XLNet pre-training fails with multiple GPUs on Sagemaker

I’m initializing the run_plm example on Sagemaker from my local machine but getting the following error message:

RuntimeError: Expected to have finished reduction in the prior iteration before starting a new one. This error indicates that your module has parameters that were not used in producing loss.

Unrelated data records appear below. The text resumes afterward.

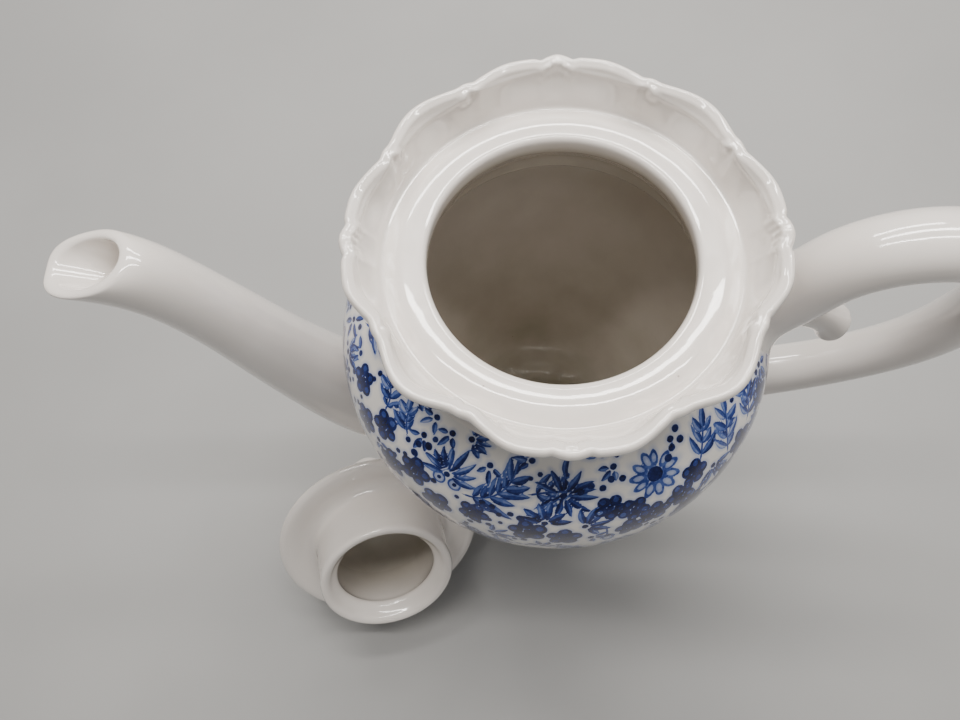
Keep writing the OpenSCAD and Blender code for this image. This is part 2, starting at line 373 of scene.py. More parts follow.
def fan(tip, base, columns, first=False):
    """Triangles from a point to the first or the last row of a skin."""
    pairs = [(base + k, base + (k + 1) % columns) for k in range(columns)]
    return [(tip, b, a) if first else (tip, a, b) for a, b in pairs]


def turned(radius, z, angles):
    """Rows of points at those radii and heights round Z."""
    return np.stack([radius[:, None] * np.cos(angles), radius[:, None] * np.sin(angles),
                     np.repeat(z[:, None], len(angles), axis=1)], axis=-1).reshape(-1, 3)


def make_piece(name, points, faces, node, material, body="pot", place=None,
               fields=None):
    """A smooth mesh from points in mm that stands for the CAD node named."""
    points = np.asarray(points, float)
    if place is not None:
        points = points @ np.array(place.to_3x3()).T + np.array(place.translation)
    mesh = bpy.data.meshes.new(name)
    mesh.from_pydata((points * MM).tolist(), [], [tuple(int(i) for i in f) for f in faces])
    mesh.validate()
    mesh.shade_smooth()
    for key, values in (fields or {}).items():
        attribute = mesh.attributes.new(key, "FLOAT", "POINT")
        attribute.data.foreach_set("value", np.asarray(values, np.float32))
    mesh.materials.append(material)
    piece = bpy.data.objects.new(name, mesh)
    show(piece)
    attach(piece, body)
    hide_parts(node)
    return piece


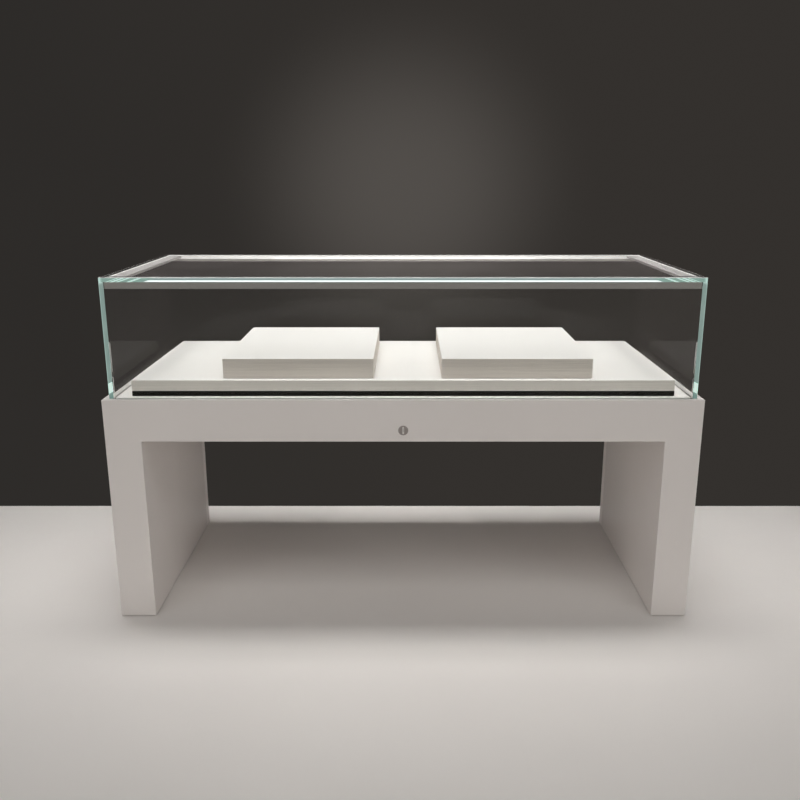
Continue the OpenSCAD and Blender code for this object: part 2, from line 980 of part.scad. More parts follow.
// Light bar: a channel that opens towards the deck, over a solid lower part
module light_bar(end) {
    color(anodised)
        bar_place(end)
            difference() {
                square([bar_d, bar_h]);
                translate([bar_wall, bar_lip])
                    square([bar_d, bar_h - bar_lip - bar_wall]);
            }
}

module light_diffuser(end) {
    color(opal)
        bar_place(end)
            translate([bar_d - diffuser_t, bar_lip])
                square([diffuser_t, bar_h - bar_lip - bar_wall]);
}

module led_boards() {
    edge = 1;
    color(board_green)
        for (end = [-1, 1])
            bar_place(end)
                translate([bar_wall, bar_lip + edge])
                    square([led_board_t, bar_h - bar_lip - bar_wall - 2 * edge]);
}

// Flat strip under the top pane along one side
module side_strip(side) {
    x = pane_in_x - strip_gap;
    y = pane_in_y - bar_d;
    color(anodised)
        on_side(side)
            block([x - strip_w, -y, pane_top - strip_t], [x, y, pane_top]);
}

// Puts a supply piece at the inlet, drawn upwards from the panel's outer face
module inlet_place() {
    translate([inlet_x, inlet_y, apron_z])
        children();
}

// Well that is cut up into the inlet from its lower face
module inlet_well(dx, size) {
    translate([dx - size[0] / 2, -size[1] / 2, -inlet_flange[2] - over])
        cube([size[0], size[1], size[2] + over]);
}

// Power inlet with its socket and the well of the rocker, both open downwards
module power_inlet() {
    color(near_black)
        inlet_place() {
            difference() {
                union() {
                    translate([0, 0, inlet_size[2] / 2])
                        cube(inlet_size, center = true);
                    translate([0, 0, -inlet_flange[2] / 2])
                        cube(inlet_flange, center = true);
                }
                inlet_well(socket_dx, socket_size);
                inlet_well(rocker_dx, rocker_hole);
                rocker_pin(fit);
            }
            for (i = [-1, 0, 1])
                translate([socket_dx + i * blade_dx, (i == 0 ? -1 : 1) * blade_dy,
                           socket_size[2] - inlet_flange[2]])
                    mirror([0, 0, 1])
                        translate([-blade[0] / 2, -blade[1] / 2, 0])
                            cube(blade);
        }
}

// Pivot of the rocker along X
module rocker_pin(extra = 0) {
    len = rocker_hole[0] + 2 + 2 * extra;
    translate([rocker_dx, 0, rocker_z])
        rotate([0, 90, 0])
            cylinder(h = len, r = rocker_pin_r + extra, center = true);
}

module power_rocker() {
    color(dark_steel)
        inlet_place() {
            rocker_pin();
            translate([rocker_dx - rocker_hole[0] / 2 + free, 0, rocker_z])
                rotate([rocker_tilt, 0, 0])
                    rotate([90, 0, 90])
                        linear_extrude(rocker_hole[0] - 2 * free)
                            intersection() {
                                circle(r = rocker_r);
                                polygon(rocker_face);
                            }
        }
}

module led_driver() {
    color(white)
        translate([driver_x, driver_y, beam_z]) {
            translate([0, 0, driver_h / 2])
                cube([driver_len, driver_w, driver_h], center = true);
            translate([0, 0, ear_t / 2])
                cube([driver_len / 2, driver_w + 2 * ear, ear_t], center = true);
        }
}

// Straight piece of lead along +X from a point
module lead_along_x(from, len) {
    translate(from)
        rotate([0, 90, 0])
            cylinder(h = len, r = lead_r);
}

module lead_bend() {
    rotate_extrude(angle = 90)
        translate([bend_r, 0])
            circle(r = lead_r);
}

// Leads from the inlet to the driver, and from the driver to the contact block
module supply_leads() {
    driver_end = driver_x + driver_len / 2;
    corner_y = driver_y + bend_r;
    block_x = contact_x + bend_r;
    color(rubber) {
        translate([inlet_x, corner_y, lead_z])
            rotate([-90, 0, 0])
                cylinder(h = inlet_y - inlet_size[1] / 2 - corner_y, r = lead_r);
        translate([inlet_x - bend_r, corner_y, lead_z])
            rotate([0, 0, -90])
                lead_bend();
        lead_along_x([driver_end, driver_y, lead_z], inlet_x - bend_r - driver_end);
        lead_along_x([block_x, driver_y, lead_z], driver_x - driver_len / 2 - block_x);
        translate([block_x, driver_y, lead_z + bend_r])
            rotate([90, 0, 0])
                rotate([0, 0, 180])
                    lead_bend();
        translate([contact_x, driver_y, lead_z + bend_r])
            cylinder(h = top_z - lead_z - bend_r, r = lead_r);
    }
}

// Block in the groove's floor that hands the supply to the hood
module contact_block() {
    color(dark_steel)
        translate([contact_x, driver_y, groove_z - contact_size[2] / 2])
            cube(contact_size, center = true);
}

// Pad under the hood's left rail that meets the contact block when the hood is shut
module contact_pad() {
    pad_t = gasket_h - free;
    color(steel)
        translate([contact_x, driver_y, rail_z - pad_t / 2])
            cube([contact_size[0], contact_size[1], pad_t], center = true);
}

leg_casing(-1);  // leg_casing_left
leg_casing(1);  // leg_casing_right
front_apron();
rear_apron();
leg_cover(-1);  // leg_cover_left
leg_cover(1);  // leg_cover_right
underside_panel();
leg_plates();
leg_posts();
long_rails();
cross_rails();
top_panel();
hood_gasket();
plinth();
deck();
riser(-1);  // riser_left
riser(1);  // riser_right
panel_screws();
hinge_leaves_base();
hinge_pins();
strut_brackets();
lock_barrel();
led_driver();
power_inlet();
supply_leads();
contact_block();
foot(-1, -1);  // foot_front_left
foot(1, -1);  // foot_front_right
foot(-1, 1);  // foot_rear_left
foot(1, 1);  // foot_rear_right
lock_plug();
lock_cam();
cam_screw();
power_rocker();
strut_cylinder(-1);  // strut_cylinder_left
strut_cylinder(1);  // strut_cylinder_right
strut_rod(-1);  // strut_rod_left
strut_rod(1);  // strut_rod_right
glass_top();
glass_long(-1);  // glass_front
glass_long(1);  // glass_rear
glass_side(-1);  // glass_left
glass_side(1);  // glass_right
hood_rail_long(-1);  // hood_rail_front
hood_rail_long(1);  // hood_rail_rear
hood_rail_side(-1);  // hood_rail_left
hood_rail_side(1);  // hood_rail_right
glazing_seal();
light_bar(-1);  // light_bar_front
light_bar(1);  // light_bar_rear
light_diffuser(-1);  // light_diffuser_front
light_diffuser(1);  // light_diffuser_rear
led_boards();
side_strip(-1);  // side_strip_left
side_strip(1);  // side_strip_right
hinge_leaves_hood();
strut_arms();
lock_strike();
contact_pad();
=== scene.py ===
import math

import bmesh
import bpy
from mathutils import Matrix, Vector


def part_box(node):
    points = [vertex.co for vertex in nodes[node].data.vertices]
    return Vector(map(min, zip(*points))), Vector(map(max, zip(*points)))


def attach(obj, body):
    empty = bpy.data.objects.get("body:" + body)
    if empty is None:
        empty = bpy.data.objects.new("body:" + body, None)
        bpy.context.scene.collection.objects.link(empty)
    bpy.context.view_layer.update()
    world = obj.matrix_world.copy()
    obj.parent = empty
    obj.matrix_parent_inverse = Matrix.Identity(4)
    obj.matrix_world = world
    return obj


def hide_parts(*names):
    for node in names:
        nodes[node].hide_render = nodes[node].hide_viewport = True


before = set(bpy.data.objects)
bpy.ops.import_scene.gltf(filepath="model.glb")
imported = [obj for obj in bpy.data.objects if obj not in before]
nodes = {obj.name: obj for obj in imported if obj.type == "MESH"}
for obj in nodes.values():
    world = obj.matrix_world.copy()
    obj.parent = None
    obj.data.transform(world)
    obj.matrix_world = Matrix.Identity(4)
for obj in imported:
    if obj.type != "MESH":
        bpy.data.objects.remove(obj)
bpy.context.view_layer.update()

# The case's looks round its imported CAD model. Lengths are in metres, in the CAD's own frame.

X, Y, Z = 0, 1, 2
PAIR = ("left", "right")
SIDES = ("front", "rear", *PAIR)


# Colours

def rgb(r, g, b):
    """Linear colour of three sRGB bytes."""
    out = []
    for part in (r, g, b):
        part /= 255
        out.append(part / 12.92 if part <= 0.04045 else ((part + 0.055) / 1.055) ** 2.4)
    return (*out, 1.0)


def grey(value, warm=0.0):
    """Linear grey, drawn towards a warm tone by a share of its own value."""
    return (value * (1 + warm), value, value * (1 - warm), 1.0)


# Node trees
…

You can enable unused parameter detection by passing the keyword argument find_unused_parameters=True to torch.nn.parallel.DistributedDataParallel

Seems like I’m setting that flag using the “ddp_find_unused_parameters” in training args.

Here is my setup:

import os
import logging
import sagemaker
import sys
import boto3
from sagemaker.huggingface import HuggingFace

logger = logging.getLogger(__name__)
logging.basicConfig(
    level=logging.getLevelName("INFO"),
    handlers=[logging.StreamHandler(sys.stdout)],
    format="%(asctime)s - %(name)s - %(levelname)s - %(message)s"
)

def main():
    bucket = "<BUCKET>"
    session = sagemaker.Session(default_bucket=bucket)
    role = "<ROLE>"

    base_job_name = f"pre-training"
    checkpoint_s3_uri = "<S3URL>"
    checkpoint_local_path="/opt/ml/checkpoints"
    source_dir = "./code"
    entry_point = "run_plm.py"

    train_dataset_s3_uri = "<S3URL>"

    instance_type = "ml.p3.16xlarge"
    
    model_args = {
        "tokenizer_name": "<CUSTOM-UNIGRAM-TOKENIZER>",
        "use_auth_token": True
    }

    data_training_args = {
        "max_seq_length": 1024,
        "plm_probability": 1/6,
        "max_span_length": 5,
        "line_by_line": True,
        "pad_to_max_length": True,
        "max_train_samples": 100,
        "preprocessing_num_workers": 32
    }

    training_args = {
        "num_train_epochs": 5,
        "per_device_train_batch_size": 1,
        "per_device_eval_batch_size": 1,
        "gradient_accumulation_steps": 1,
        "eval_accumulation_steps": 1,
        "fp16": "True",
        "optim": "adamw_torch",
        "ddp_find_unused_parameters": False,
        "output_dir": checkpoint_local_path,
        "overwrite_output_dir": True,
        "report_to": "mlflow",
        "save_steps": 500,
        "save_total_limit": 2,
        "logging_strategy": "epoch",
        "logging_steps": 50,
        "evaluation_strategy": "epoch",
        "eval_steps": 1,
        "learning_rate": 5e-5,
        "do_train": 1,
        "do_eval": 0,
        "do_predict": 0,
        "push_to_hub": True,
        "hub_private_repo": True,
        "hub_model_id": "<PRIVATE-MODEL-PATH>",
        "hub_token": os.environ["HF_WRITE_ACCESS_TOKEN"],
        "hub_strategy": "every_save",
        "seed": 42,
    }
    
    distribution = {"smdistributed": {"dataparallel": {"enabled": True}}}

    metric_definitions = [
        {"Name": "loss", "Regex": "'loss': ([0-9]+(.|e\-)[0-9]+),?"},
        {"Name": "eval_loss", "Regex": "'eval_loss': ([0-9]+(.|e\-)[0-9]+),?"}
    ]

    huggingface_estimator = HuggingFace(
        entry_point=entry_point,
        source_dir=source_dir,
        base_job_name=base_job_name,
        output_path=f"s3://{bucket}/",
        instance_type=instance_type,
        sagemaker_session=session,
        instance_count=1,
        role=role,
        transformers_version='4.28.1',
        pytorch_version='2.0.0',
        py_version='py310',
        hyperparameters={**model_args, **data_training_args, **training_args},
        distribution = distribution,
        checkpoint_s3_uri=checkpoint_s3_uri,
        checkpoint_local_path=checkpoint_local_path,
        volume_size=100,
        metric_definitions=metric_definitions
    )

    huggingface_estimator.fit(
        {
            "train": train_dataset_s3_uri
        },
        logs="All"
    )

if __name__ == "__main__":
    main()

Anyone have an idea? Thanks.